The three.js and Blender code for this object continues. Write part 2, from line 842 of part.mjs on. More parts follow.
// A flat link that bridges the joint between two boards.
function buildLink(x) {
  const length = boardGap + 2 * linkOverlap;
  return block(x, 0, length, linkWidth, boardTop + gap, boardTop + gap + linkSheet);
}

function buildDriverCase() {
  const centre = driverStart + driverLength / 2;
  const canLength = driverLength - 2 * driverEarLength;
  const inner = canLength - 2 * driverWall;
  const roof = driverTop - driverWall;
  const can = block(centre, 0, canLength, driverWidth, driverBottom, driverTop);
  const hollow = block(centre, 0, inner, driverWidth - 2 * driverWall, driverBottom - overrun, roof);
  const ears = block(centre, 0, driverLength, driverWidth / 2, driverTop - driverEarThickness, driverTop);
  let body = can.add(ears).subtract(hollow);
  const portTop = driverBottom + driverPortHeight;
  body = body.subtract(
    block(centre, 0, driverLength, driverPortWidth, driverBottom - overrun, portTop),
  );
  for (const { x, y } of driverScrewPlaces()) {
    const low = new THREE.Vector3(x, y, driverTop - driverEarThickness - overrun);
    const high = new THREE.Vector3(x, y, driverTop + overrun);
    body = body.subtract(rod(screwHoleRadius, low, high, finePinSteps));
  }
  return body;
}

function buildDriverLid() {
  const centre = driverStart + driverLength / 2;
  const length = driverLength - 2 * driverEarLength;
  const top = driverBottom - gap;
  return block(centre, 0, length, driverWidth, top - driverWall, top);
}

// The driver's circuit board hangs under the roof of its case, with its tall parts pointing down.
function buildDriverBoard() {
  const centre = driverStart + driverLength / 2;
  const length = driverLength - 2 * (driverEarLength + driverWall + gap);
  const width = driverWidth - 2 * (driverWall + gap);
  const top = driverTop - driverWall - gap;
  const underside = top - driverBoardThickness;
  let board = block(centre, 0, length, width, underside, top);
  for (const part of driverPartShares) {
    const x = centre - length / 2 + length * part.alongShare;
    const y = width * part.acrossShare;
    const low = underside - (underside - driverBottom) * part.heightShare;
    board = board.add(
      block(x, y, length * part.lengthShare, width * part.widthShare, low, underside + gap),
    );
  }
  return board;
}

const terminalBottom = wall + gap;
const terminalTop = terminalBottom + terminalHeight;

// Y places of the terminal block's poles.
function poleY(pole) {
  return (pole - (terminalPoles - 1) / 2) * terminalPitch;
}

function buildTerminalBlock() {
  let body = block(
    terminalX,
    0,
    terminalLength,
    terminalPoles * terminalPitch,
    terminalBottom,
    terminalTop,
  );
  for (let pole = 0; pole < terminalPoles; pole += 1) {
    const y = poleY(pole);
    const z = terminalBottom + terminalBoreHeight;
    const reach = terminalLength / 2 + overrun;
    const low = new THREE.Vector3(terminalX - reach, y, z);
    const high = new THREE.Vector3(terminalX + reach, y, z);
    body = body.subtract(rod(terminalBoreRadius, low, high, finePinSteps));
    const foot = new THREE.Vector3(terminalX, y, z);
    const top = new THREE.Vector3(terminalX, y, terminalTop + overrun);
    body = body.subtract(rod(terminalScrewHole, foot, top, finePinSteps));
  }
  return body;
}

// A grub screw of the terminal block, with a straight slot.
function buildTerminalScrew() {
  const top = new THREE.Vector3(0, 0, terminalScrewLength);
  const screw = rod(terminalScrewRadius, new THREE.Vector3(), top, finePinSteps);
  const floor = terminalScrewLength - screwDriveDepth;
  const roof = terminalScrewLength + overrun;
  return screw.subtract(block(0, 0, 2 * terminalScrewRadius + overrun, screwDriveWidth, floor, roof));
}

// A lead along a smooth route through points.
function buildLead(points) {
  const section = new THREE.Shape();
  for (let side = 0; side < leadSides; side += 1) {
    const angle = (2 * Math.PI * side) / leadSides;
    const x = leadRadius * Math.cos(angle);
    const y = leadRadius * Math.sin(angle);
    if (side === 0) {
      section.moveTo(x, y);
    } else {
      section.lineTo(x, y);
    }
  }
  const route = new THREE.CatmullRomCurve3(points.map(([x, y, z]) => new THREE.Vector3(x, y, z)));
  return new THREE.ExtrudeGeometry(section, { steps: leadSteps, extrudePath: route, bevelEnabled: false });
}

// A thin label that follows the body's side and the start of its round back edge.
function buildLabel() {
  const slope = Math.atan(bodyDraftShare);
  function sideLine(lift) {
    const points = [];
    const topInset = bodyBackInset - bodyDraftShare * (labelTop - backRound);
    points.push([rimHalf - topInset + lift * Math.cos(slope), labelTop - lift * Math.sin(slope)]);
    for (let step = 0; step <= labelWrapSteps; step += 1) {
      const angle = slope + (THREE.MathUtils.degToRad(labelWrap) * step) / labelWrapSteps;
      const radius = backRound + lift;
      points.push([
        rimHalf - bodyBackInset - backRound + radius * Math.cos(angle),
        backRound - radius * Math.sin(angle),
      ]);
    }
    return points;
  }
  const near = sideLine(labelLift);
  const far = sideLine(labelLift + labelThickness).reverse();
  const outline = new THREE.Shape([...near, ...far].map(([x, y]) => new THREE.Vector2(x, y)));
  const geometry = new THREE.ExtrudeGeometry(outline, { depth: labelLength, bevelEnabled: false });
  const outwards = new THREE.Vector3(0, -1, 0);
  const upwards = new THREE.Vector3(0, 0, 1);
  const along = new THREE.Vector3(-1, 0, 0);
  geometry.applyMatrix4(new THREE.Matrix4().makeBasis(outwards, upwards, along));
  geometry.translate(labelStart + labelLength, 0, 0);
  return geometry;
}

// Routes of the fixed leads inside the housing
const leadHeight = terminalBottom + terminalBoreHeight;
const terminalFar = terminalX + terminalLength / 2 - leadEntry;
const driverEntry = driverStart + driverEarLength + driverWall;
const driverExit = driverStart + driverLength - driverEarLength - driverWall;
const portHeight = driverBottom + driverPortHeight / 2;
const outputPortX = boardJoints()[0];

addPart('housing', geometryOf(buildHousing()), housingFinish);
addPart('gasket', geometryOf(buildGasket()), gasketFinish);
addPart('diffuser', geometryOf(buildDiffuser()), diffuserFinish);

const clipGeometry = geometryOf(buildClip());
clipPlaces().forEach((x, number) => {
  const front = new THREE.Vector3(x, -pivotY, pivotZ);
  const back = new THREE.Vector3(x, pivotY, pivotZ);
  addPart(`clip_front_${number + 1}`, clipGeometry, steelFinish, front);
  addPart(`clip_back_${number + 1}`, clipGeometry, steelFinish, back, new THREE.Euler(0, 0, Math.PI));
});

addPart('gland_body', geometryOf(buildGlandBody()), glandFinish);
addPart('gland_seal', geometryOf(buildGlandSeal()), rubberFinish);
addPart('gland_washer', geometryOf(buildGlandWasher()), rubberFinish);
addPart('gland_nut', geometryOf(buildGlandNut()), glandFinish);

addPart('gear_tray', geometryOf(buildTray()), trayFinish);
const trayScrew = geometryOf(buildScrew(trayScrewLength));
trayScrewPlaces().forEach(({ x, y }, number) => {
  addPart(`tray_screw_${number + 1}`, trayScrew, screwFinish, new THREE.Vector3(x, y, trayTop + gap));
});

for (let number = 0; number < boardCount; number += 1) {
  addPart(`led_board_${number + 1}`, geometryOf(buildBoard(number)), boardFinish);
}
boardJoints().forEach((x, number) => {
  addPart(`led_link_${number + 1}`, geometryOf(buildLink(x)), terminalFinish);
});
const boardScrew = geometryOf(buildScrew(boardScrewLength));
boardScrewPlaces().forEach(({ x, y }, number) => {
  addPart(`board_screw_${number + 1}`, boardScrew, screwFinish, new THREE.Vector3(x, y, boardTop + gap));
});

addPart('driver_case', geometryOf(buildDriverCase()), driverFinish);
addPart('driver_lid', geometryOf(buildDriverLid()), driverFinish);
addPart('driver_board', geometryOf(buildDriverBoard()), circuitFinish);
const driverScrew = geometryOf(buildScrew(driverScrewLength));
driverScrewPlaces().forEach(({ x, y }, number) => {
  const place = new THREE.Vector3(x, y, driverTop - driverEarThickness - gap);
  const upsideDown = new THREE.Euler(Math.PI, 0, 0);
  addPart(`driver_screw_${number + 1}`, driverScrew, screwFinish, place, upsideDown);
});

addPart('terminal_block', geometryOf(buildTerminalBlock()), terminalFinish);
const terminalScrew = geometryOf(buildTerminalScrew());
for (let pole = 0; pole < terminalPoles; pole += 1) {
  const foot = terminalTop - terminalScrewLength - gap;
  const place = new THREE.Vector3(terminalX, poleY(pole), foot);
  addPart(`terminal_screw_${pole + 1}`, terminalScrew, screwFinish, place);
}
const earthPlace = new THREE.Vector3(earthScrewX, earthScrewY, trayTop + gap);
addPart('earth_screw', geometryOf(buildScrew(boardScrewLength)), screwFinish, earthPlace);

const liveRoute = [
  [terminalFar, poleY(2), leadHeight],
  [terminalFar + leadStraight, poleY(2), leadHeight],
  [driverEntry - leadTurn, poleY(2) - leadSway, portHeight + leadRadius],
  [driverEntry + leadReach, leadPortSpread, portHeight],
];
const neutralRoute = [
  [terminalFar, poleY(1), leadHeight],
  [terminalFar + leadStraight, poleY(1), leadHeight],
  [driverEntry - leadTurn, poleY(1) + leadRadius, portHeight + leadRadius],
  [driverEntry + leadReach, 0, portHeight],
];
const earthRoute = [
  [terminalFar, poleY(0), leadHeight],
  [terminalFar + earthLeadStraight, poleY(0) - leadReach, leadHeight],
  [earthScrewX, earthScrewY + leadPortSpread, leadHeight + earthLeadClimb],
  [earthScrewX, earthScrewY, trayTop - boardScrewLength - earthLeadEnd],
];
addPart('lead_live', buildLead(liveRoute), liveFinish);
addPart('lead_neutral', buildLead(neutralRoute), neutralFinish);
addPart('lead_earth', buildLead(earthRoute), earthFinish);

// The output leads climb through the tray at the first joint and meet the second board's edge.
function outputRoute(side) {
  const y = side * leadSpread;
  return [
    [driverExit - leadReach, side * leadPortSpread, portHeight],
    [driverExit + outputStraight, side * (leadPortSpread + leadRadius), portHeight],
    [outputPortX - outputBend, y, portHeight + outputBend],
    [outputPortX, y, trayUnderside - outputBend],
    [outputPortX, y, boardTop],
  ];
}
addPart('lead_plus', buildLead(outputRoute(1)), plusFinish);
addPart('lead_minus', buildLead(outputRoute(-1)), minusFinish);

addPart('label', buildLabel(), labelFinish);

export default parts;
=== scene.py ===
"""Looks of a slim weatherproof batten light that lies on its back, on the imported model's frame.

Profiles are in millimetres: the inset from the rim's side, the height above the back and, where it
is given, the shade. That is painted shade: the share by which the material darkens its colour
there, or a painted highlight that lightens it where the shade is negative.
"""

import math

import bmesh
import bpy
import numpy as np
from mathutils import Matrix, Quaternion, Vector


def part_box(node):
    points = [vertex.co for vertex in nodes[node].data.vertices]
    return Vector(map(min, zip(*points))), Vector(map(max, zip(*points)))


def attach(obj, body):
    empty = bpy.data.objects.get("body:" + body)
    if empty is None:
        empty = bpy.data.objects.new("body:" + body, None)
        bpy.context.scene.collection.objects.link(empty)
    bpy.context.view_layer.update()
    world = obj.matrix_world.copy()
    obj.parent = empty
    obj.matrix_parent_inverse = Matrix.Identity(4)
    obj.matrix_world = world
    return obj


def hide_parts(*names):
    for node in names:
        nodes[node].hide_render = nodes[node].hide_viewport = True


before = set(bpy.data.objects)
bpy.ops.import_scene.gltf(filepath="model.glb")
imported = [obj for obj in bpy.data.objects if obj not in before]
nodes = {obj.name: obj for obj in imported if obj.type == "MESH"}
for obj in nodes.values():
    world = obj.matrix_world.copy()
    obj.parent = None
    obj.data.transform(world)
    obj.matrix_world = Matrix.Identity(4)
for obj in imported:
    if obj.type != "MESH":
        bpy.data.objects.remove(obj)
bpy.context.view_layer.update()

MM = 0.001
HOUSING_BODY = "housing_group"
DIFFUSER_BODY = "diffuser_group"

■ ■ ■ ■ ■

= EXERCISE TASK =
Repeat exactly the lines above from the line that contains "for node in" through the end. Include both of these ends; leave out everything else.

= SOLUTION TO THIS PROBLEM =
    for node in names:
        nodes[node].hide_render = nodes[node].hide_viewport = True


before = set(bpy.data.objects)
bpy.ops.import_scene.gltf(filepath="model.glb")
imported = [obj for obj in bpy.data.objects if obj not in before]
nodes = {obj.name: obj for obj in imported if obj.type == "MESH"}
for obj in nodes.values():
    world = obj.matrix_world.copy()
    obj.parent = None
    obj.data.transform(world)
    obj.matrix_world = Matrix.Identity(4)
for obj in imported:
    if obj.type != "MESH":
        bpy.data.objects.remove(obj)
bpy.context.view_layer.update()

MM = 0.001
HOUSING_BODY = "housing_group"
DIFFUSER_BODY = "diffuser_group"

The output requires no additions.